Maylie 11-19-2012 05:51 AM

As stated a couple times above, no matter what he is abusing, addiction affects everyone the addict knows. Addiction is a progressive disease, first you take the drugs orally, then you sniff them, and then you inject them. As his tolerance grows he will continue to chase the high.

I'm really happy to see that you are reading material for you and have a counseling session planned. There is nothing you can do to help him, you can only help yourself. He has a warrent out and he is an active drug user, is this the type of life you want for yourself? If the police were to come to your house to arrest him and if they find his drugs you could be arrested along with him.

I hope you continue to work on putting yourself first. You deserve to be happy and in order to be happy you need to realize that his drug addiction isn't your problem and that there is nothing you can do about it/for him. All you can do is work on getting yourself to a healthy mind set :)

Keep reading and posting!

hugs

Maylie

Justfor1 11-19-2012 06:48 AM

Klonopin when properly prescribed is great for anxiety. It is long acting & one of the stronger benzo type drugs. The problem is addict will chew them or mix them with booze/pain meds and get higher than a kite.

redatlanta 11-19-2012 07:34 AM

MKR - I don't know how it is there in Canada but here (at least in my state) the courts to recognize addiction as a disease and are quite lenient with those who want or are trying to get clean (which would also be applicable to what they were charged with I don't imagine leniency with some charges).

As he just missed a Court date entering into a detox facility would HELP HIM with this issue.

Imagine what it would be like should he get arrested and forced into detox in jail - oh boy. That could be not only bad but really dangerous.

Perhaps you can bring that up to him - although like many his seeming to want to get off the drugs could be simple quacking.

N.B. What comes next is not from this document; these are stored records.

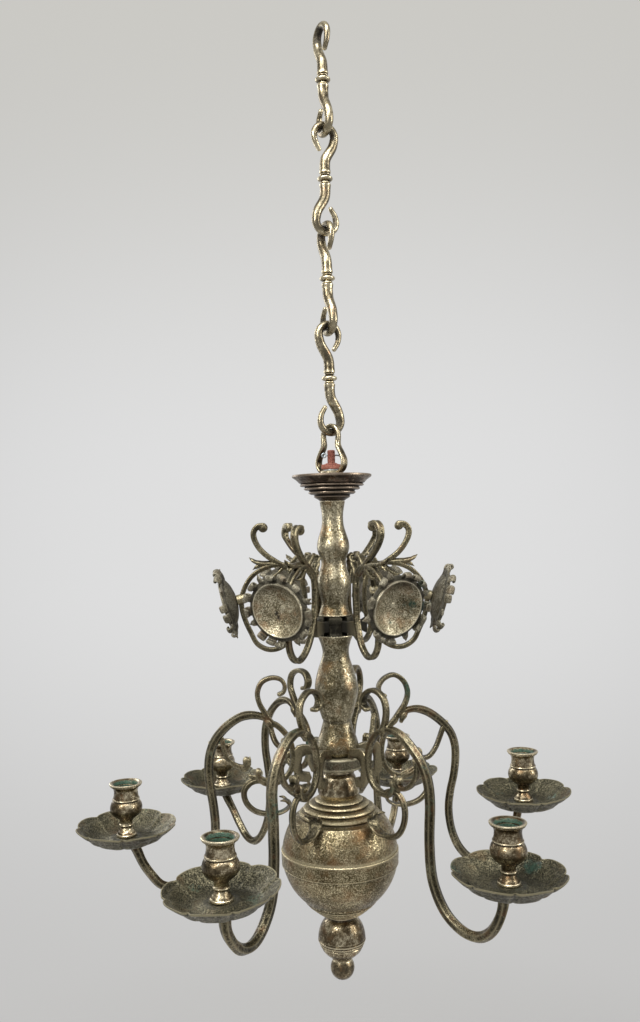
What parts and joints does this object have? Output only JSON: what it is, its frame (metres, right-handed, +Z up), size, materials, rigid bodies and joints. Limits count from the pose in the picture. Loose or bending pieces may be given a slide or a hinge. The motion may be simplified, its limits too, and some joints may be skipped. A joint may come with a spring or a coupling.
{
  "type": "brass chandelier",
  "caption": "Hanging candle chandelier: turned baluster stem over a globe, scrolled arms with lobed drip pans and candle sockets, petalled reflectors on ring brackets, hook-link chain.",
  "frame": {"origin": "the point where the top link's hook bears on what holds it up", "axes": "+Z up along the chain and the stem, +X near the first arm"},
  "size_m": [0.571, 0.5279, 1.105],
  "materials": {
    "chain_brass": "polished, with dark patina in the hollows",
    "stem_brass": "worn satin with pits",
    "arm_brass": "dull patina",
    "pan_brass": "pitted, grey-green patina",
    "socket_brass": "satin, brown patina",
    "dark_brass": "nearly black patina",
    "dish_bronze": "brown patina",
    "rusty_iron": "rusty",
    "grey_wire": "dull"
  },
  "bodies": {
    "top_link": {"chain_link_1": "chain_brass"},
    "second_link": {"chain_link_2": "chain_brass"},
    "third_link": {"chain_link_3": "chain_brass"},
    "fourth_link": {"chain_link_4": "chain_brass"},
    "shackle_body": {"shackle": "chain_brass"},
    "chandelier_body": {"tie_rod": "rusty_iron", "bar_nut": "rusty_iron", "washer": "grey_wire", "split_pin": "grey_wire", "top_dish": "dish_bronze", "upper_baluster": "stem_brass", "bracket_plate": "dark_brass", "middle_baluster": "stem_brass", "arm_plate": "dark_brass", "neck_knop": "socket_brass", "globe_upper_half": "stem_brass", "globe_lower_half": "stem_brass", "pendant_knop": "socket_brass", "finial": "socket_brass", "arm_1": "arm_brass", "drip_pan_1": "pan_brass", "candle_socket_1": "socket_brass", "reflector_bracket_1": "arm_brass", "reflector_1": "pan_brass", "arm_2": "arm_brass", "drip_pan_2": "pan_brass", "candle_socket_2": "socket_brass", "reflector_bracket_2": "arm_brass", "reflector_2": "pan_brass", "arm_3": "arm_brass", "drip_pan_3": "pan_brass", "candle_socket_3": "socket_brass", "reflector_bracket_3": "arm_brass", "reflector_3": "pan_brass", "arm_4": "arm_brass", "drip_pan_4": "pan_brass", "candle_socket_4": "socket_brass", "reflector_bracket_4": "arm_brass", "reflector_4": "pan_brass", "arm_5": "arm_brass", "drip_pan_5": "pan_brass", "candle_socket_5": "socket_brass", "reflector_bracket_5": "arm_brass", "reflector_5": "pan_brass", "arm_6": "arm_brass", "drip_pan_6": "pan_brass", "candle_socket_6": "socket_brass", "reflector_bracket_6": "arm_brass", "reflector_6": "pan_brass"}
  },
  "joints": [
    {"name": "second_link_swing", "type": "hinge", "parent": "top_link", "child": "second_link", "pos_m": [0, 0, -0.12075], "axis": [0.342, -0.9397, 0], "range_deg": [-60, 60]},
    {"name": "third_link_swing", "type": "hinge", "parent": "second_link", "child": "third_link", "pos_m": [0, 0, -0.23675], "axis": [0.9397, 0.342, 0], "range_deg": [-60, 60]},
    {"name": "fourth_link_swing", "type": "hinge", "parent": "third_link", "child": "fourth_link", "pos_m": [0, 0, -0.35275], "axis": [0.342, -0.9397, 0], "range_deg": [-60, 60]},
    {"name": "shackle_body_swing", "type": "hinge", "parent": "fourth_link", "child": "shackle_body", "pos_m": [0, 0, -0.46875], "axis": [0.9397, 0.342, 0], "range_deg": [-40, 40]},
    {"name": "body_swivel", "type": "hinge", "parent": "shackle_body", "child": "chandelier_body", "pos_m": [0, 0, -0.5155], "axis": [0, 0, 1], "continuous": true}
  ]
}
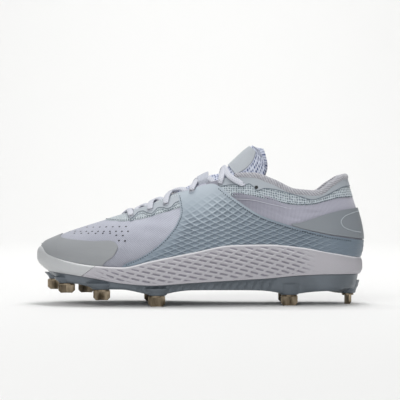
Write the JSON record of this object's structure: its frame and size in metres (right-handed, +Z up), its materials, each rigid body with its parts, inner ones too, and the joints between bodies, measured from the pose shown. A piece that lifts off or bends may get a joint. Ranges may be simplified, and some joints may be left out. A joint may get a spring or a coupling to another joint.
{
  "type": "baseball cleat",
  "caption": "Low baseball shoe for the left foot with a knit upper, foam midsole, moulded plate and bent steel studs.",
  "frame": {"origin": "centre of the bounding box at floor level, where the studs stand", "axes": "+X from the toe towards the heel, -Y towards the outer side of the left foot, +Z up"},
  "size_m": [0.2994, 0.1036, 0.1448],
  "materials": {
    "upper": "matte",
    "toe_overlay": "matte",
    "saddle": "matte",
    "heel_counter": "satin",
    "collar_roll": "matte",
    "tongue": "matte",
    "tongue_label": "matte",
    "lace_keeper": "matte",
    "insole": "matte",
    "midsole": "matte",
    "toe_bumper": "matte",
    "plate": "satin",
    "lace_bar": "matte",
    "lace_cross_1": "matte",
    "lace_cross_2": "matte",
    "lace_cross_3": "matte",
    "lace_cross_4": "matte",
    "toe_stud_inner": "satin",
    "toe_stud_outer": "satin",
    "front_stud_inner": "satin",
    "front_stud_outer": "satin",
    "ball_stud_inner": "satin",
    "ball_stud_outer": "satin",
    "heel_stud_inner": "satin",
    "heel_stud_outer": "satin",
    "heel_stud_back": "satin"
  },
  "bodies": {
    "root": {"upper": "upper", "toe_overlay": "toe_overlay", "saddle": "saddle", "heel_counter": "heel_counter", "collar_roll": "collar_roll", "tongue": "tongue", "tongue_label": "tongue_label", "lace_keeper": "lace_keeper", "insole": "insole", "midsole": "midsole", "toe_bumper": "toe_bumper", "plate": "plate", "lace_bar": "lace_bar", "lace_cross_1": "lace_cross_1", "lace_cross_2": "lace_cross_2", "lace_cross_3": "lace_cross_3", "lace_cross_4": "lace_cross_4", "toe_stud_inner": "toe_stud_inner", "toe_stud_outer": "toe_stud_outer", "front_stud_inner": "front_stud_inner", "front_stud_outer": "front_stud_outer", "ball_stud_inner": "ball_stud_inner", "ball_stud_outer": "ball_stud_outer", "heel_stud_inner": "heel_stud_inner", "heel_stud_outer": "heel_stud_outer", "heel_stud_back": "heel_stud_back"}
  },
  "joints": []
}
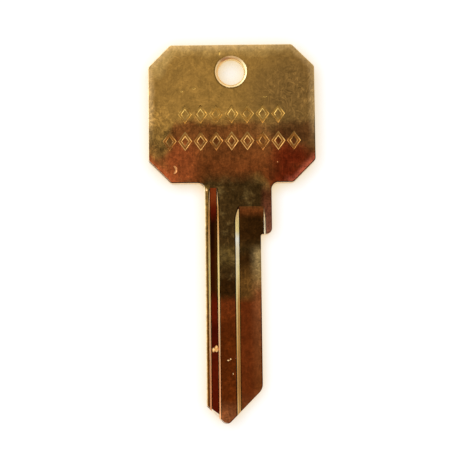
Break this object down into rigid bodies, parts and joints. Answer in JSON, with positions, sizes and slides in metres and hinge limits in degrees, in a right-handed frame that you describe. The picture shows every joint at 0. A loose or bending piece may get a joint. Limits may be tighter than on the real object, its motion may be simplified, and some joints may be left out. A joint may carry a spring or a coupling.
{
  "type": "key blank",
  "caption": "Uncut brass key blank with a clipped square bow, a ring hole, a shoulder stop and a grooved blade.",
  "frame": {"origin": "on the back face, under the middle of the whole outline", "axes": "+Z out of the front face, +Y towards the bow, +X towards the bitting edge"},
  "size_m": [0.0254, 0.0574, 0.002],
  "materials": {
    "brass": "tarnished, burnished on its milled walls"
  },
  "bodies": {
    "root": {"key_blank": "brass"}
  },
  "joints": []
}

Stopping at home = really bad idea. Really bad. Detox in a hospital or facility doesn't mean laying in a room in the corner in severe withdrawal waiting it out (that's the jail/home version). They use medications to help the withdrawal symptoms and to monitor the patient. Perhaps suggestion of this to BF? I would say look yourself at facilities but I am not sure if this would be consider codie behavior. I suppose if he was serious about it and willing to go I would help him otherwise no point in wasting time.

Been there and done that listening to AH breathe. Have on several occasions back in those days been almost about to call 911 - should I should't I should I shouldn't I. No ma'am never again - I have a ways to go with healing my codependent nature (thanks al anon and SR) but I will NEVER live like that again.